Bezos elaborated on this mantra in his 2017 letter, providing real business examples of big picture thinking. As I said in my review:
Business has become more about sustaining momentum through appropriate structures and processes that build on each other than a collection of temporary wins. Long term viability is the objective. We want vision, mission, and values to align, and we want to take responsibility for their effects downstream.
This combination of things rests on the pillars of the business strategy — the company's core principles underpin how Amazon does what it does to create the experiences that keep people coming back for more.
2. Recognize priorities, based on realistic expectations
While it's hardly ever one thing that creates advantage, a strong philosophy provides the filter and guardrails within which a business delivers. Unless we know where we're going and what matters we won't have the key to understand failure nor success. We want to do less of the first, and know how to repeat the second.
Amazon as high standards, which rest on a set of core principles. A successful business needs to form and communicate what those standards are, where they come from, and how we activate them. Bezos' hypothesis is that high standards are critical and teachable.
His experience over the years taught him that it's important to have high standards, they're domain-specific, people can learn them through exposure, and it's possible to articulate them through core principles. What it is, where they come from, and therefore how we need to act.
This is something so many organizations fail to see:
First, you have to be able to recognize what good looks like in that domain. Second, you must have realistic expectations for how hard it should be (how much work it will take) to achieve that result – the scope.
How long does it take to do something well? We measure this as the gap between the short term estimation of what something should take to master based on desire and surface understanding and the reality of what it actually takes. This is forms our expectation.
Unless the expectation is realistic we set ourselves up for failure. The scope is the hardest part to get right for any project. But it's important because that's where we capture the value of an activity. Beliefs on scope are the first stumbling block. Form a simplistic or erroneous set of beliefs and you kill high standards.
3. Change beliefs, by changing behavior
If you want to change culture, look at which behaviors help and which ones detract. For some things it's easy to see good vs. poor — Bezos uses the handstand example. For others, like the six-page memo that is standard practice for people to communicate ideas and progress in the organization, it's more nuanced.
But it's critical to learn to isolate the problem:
Often, when a memo isn’t great, it’s not the writer’s inability to recognize the high standard, but instead a wrong expectation on scope: they mistakenly believe a high-standards, six-page memo can be written in one or two days or even a few hours, when really it might take a week or more!

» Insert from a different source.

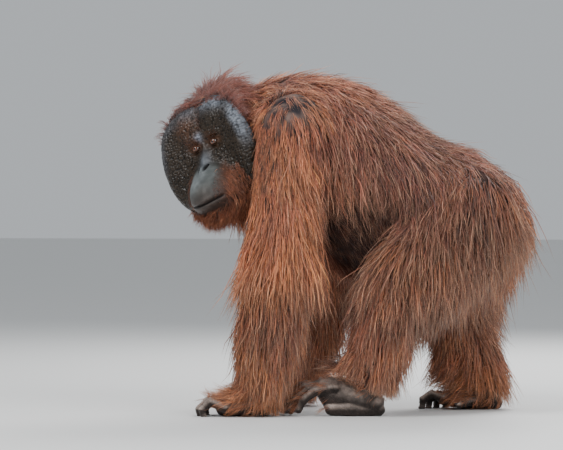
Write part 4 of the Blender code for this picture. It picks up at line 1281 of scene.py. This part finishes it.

Something that flows easily takes longer to write. Great articles, letters, memos, speeches, and books take much longer to write. A lot of the crucial work that goes into them is also invisible, it's the product of experience, hard work, and much testing through trial and error.
The correct method to teach how to have high standards for a six-page memo is to learn what is a realistic scope. As a leader, Bezos knows what's important to transmit:
“The key point here is that you can improve results through the simple act of teaching scope – that a great memo probably should take a week or more.”
Including the context — writing as working is a team sport at Amazon. Which takes care of the question on skill. This is the kind of environment and culture he wants to create. Behavior influences beliefs and not the other way around.
Media visionary Marshall McLuhan said, “It's experience rather than understanding that influences our behavior.” What's important needs to be teachable, domain specific, people need to be able to recognize it, and realistic scope is part of the coaching practice.
Realistic scope is something good consultants learn with experience — as do carpenters when they say measure twice to can cut only once, engineers who build a strong infrastructure for a project, and so on. This often means starting with a discovery process or an assessment.
4. Magnify the truth, to communicate value
For Amazon that is that it took years to build to where the business is today. We can go back to the letters from the earlier decades# to see Bezos plant the seeds. In this sense, the milestones are a culmination of cumulative actions and choices.
Of the most notable are Prime, which reached 100 million subscribers — this is the first time we learn about the number, the market thinks so#, at the tune of $51 billion in revenue — and Amazon Web Services (AWS), which had 49% year-to-year growth.
More people than ever find the two-day free shipping that comes with the annual subscription convenient. AWS makes it possible for more businesses to operate through “more than 1,400 significant services and features.”
Marketplace is another important service more people use to sell products, “for the first time in our history, more than half of the units sold on Amazon worldwide were from our third-party sellers.” People use Alexa and other Amazon devices, Prime Video, and Amazon Music.
This is marketing at its best. The milestones include the acquisition of Whole Foods and how that fits in the company's business strategy, the opening of Amazon Go stores, Treasure Trucks, and a mention of fashion. They also document sustainability, investments and job creation along with career opportunities.
5. Write with a soul, to connect
The letter is an example of what a six=page memo looks like. It's simple, with personality, complete with “angels singing” and metaphorical headstands to drive home Bezos' philosophy and practices.
It's easy to see it as a conversation, “What do you need to achieve high standards in a particular domain area?” and “Surely to write a world class memo, you have to be an extremely skilled writer? Is it another required element?”
One constant remains from Day 1 — customers come first.
In 1998 he wrote:
Our customers have made our business what it is, they are the ones with whom we have a relationship, and they are the ones to whom we owe a great obligation. And we consider them to be loyal to us — right up until the second that someone else offers them a better service.
His 2017 letter says:
One thing I love about customers is that they are divinely discontent. Their expectations are never static – they go up. It’s human nature. We didn’t ascend from our hunter-gatherer days by being satisfied. People have a voracious appetite for a better way, and yesterday’s ‘wow’ quickly becomes today’s ‘ordinary’.
The resetting of expectations is happening in all industries, not just retail. Hence the importance of setting the right expectations on scope.
While it's true that as customers we often satisfice, that is we pursue the minimum satisfactory condition or outcome, it's also true that we connect with brands that deliver the most value, consistently. Smart business leaders make that principle a core belief in their organization and communicate its scope.